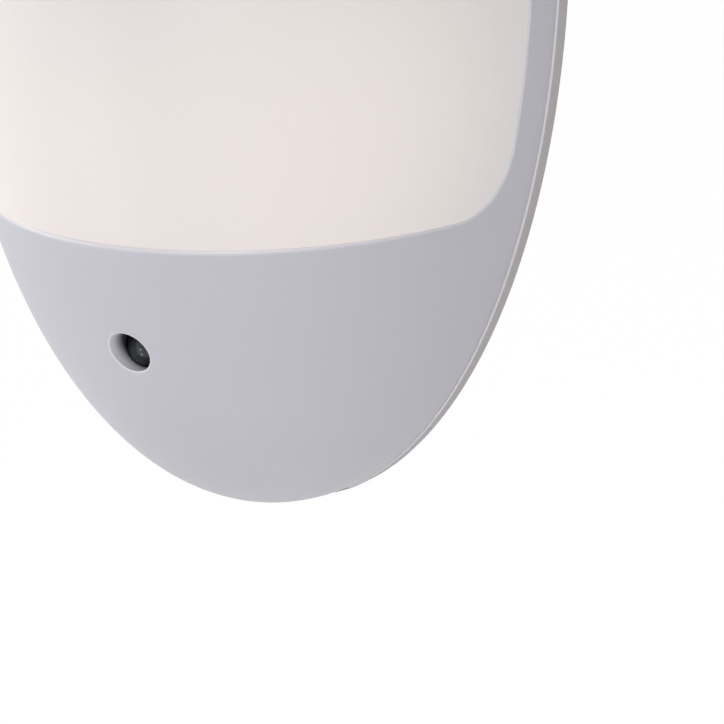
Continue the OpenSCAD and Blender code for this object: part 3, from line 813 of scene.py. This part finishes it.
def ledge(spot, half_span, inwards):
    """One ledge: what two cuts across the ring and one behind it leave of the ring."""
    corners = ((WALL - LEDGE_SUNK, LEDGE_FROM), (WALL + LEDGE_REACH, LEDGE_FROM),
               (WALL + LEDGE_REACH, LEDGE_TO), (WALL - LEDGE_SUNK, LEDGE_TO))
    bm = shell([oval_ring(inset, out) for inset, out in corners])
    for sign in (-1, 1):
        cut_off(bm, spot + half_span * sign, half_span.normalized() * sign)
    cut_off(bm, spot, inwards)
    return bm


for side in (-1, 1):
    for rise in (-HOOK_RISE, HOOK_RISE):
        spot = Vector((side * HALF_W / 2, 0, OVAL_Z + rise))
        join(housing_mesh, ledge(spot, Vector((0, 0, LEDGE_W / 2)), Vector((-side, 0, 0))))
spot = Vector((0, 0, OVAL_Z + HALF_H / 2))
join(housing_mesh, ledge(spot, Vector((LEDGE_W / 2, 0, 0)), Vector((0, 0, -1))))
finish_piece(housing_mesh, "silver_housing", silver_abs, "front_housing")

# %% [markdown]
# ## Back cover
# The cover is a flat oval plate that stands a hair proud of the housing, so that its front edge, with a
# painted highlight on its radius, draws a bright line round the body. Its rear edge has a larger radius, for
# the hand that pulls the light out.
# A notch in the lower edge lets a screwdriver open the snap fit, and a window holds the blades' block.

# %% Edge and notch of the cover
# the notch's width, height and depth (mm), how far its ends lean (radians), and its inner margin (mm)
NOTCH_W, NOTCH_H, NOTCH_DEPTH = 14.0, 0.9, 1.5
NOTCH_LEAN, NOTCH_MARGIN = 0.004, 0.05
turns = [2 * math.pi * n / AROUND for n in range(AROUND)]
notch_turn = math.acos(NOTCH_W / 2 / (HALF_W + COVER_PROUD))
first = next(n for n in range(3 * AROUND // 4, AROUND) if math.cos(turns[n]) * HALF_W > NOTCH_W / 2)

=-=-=

** WRITTEN PROBLEM **
Repeat every line of the data, exactly and in full.

** THE ANSWER **
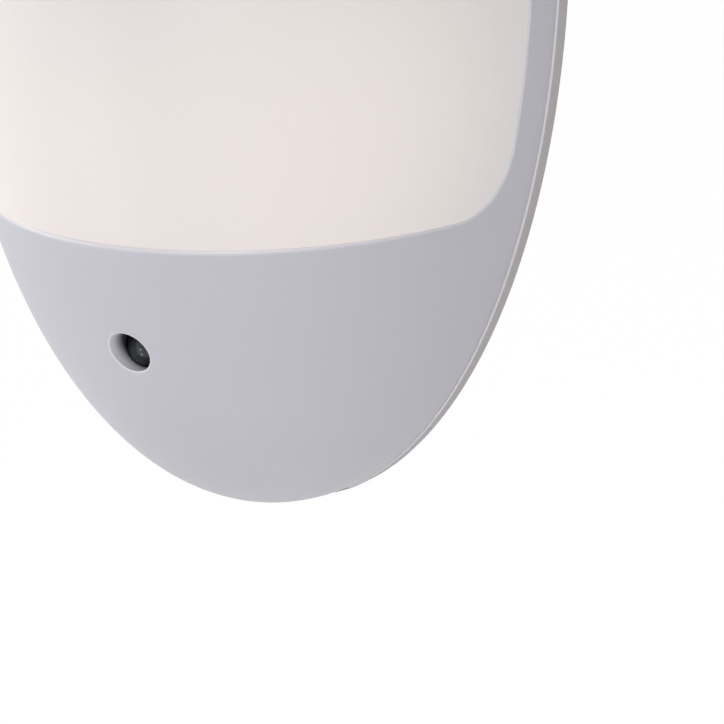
Continue the OpenSCAD and Blender code for this object: part 3, from line 813 of scene.py. This part finishes it.
def ledge(spot, half_span, inwards):
    """One ledge: what two cuts across the ring and one behind it leave of the ring."""
    corners = ((WALL - LEDGE_SUNK, LEDGE_FROM), (WALL + LEDGE_REACH, LEDGE_FROM),
               (WALL + LEDGE_REACH, LEDGE_TO), (WALL - LEDGE_SUNK, LEDGE_TO))
    bm = shell([oval_ring(inset, out) for inset, out in corners])
    for sign in (-1, 1):
        cut_off(bm, spot + half_span * sign, half_span.normalized() * sign)
    cut_off(bm, spot, inwards)
    return bm


for side in (-1, 1):
    for rise in (-HOOK_RISE, HOOK_RISE):
        spot = Vector((side * HALF_W / 2, 0, OVAL_Z + rise))
        join(housing_mesh, ledge(spot, Vector((0, 0, LEDGE_W / 2)), Vector((-side, 0, 0))))
spot = Vector((0, 0, OVAL_Z + HALF_H / 2))
join(housing_mesh, ledge(spot, Vector((LEDGE_W / 2, 0, 0)), Vector((0, 0, -1))))
finish_piece(housing_mesh, "silver_housing", silver_abs, "front_housing")

# %% [markdown]
# ## Back cover
# The cover is a flat oval plate that stands a hair proud of the housing, so that its front edge, with a
# painted highlight on its radius, draws a bright line round the body. Its rear edge has a larger radius, for
# the hand that pulls the light out.
# A notch in the lower edge lets a screwdriver open the snap fit, and a window holds the blades' block.

# %% Edge and notch of the cover
# the notch's width, height and depth (mm), how far its ends lean (radians), and its inner margin (mm)
NOTCH_W, NOTCH_H, NOTCH_DEPTH = 14.0, 0.9, 1.5
NOTCH_LEAN, NOTCH_MARGIN = 0.004, 0.05
turns = [2 * math.pi * n / AROUND for n in range(AROUND)]
notch_turn = math.acos(NOTCH_W / 2 / (HALF_W + COVER_PROUD))
first = next(n for n in range(3 * AROUND // 4, AROUND) if math.cos(turns[n]) * HALF_W > NOTCH_W / 2)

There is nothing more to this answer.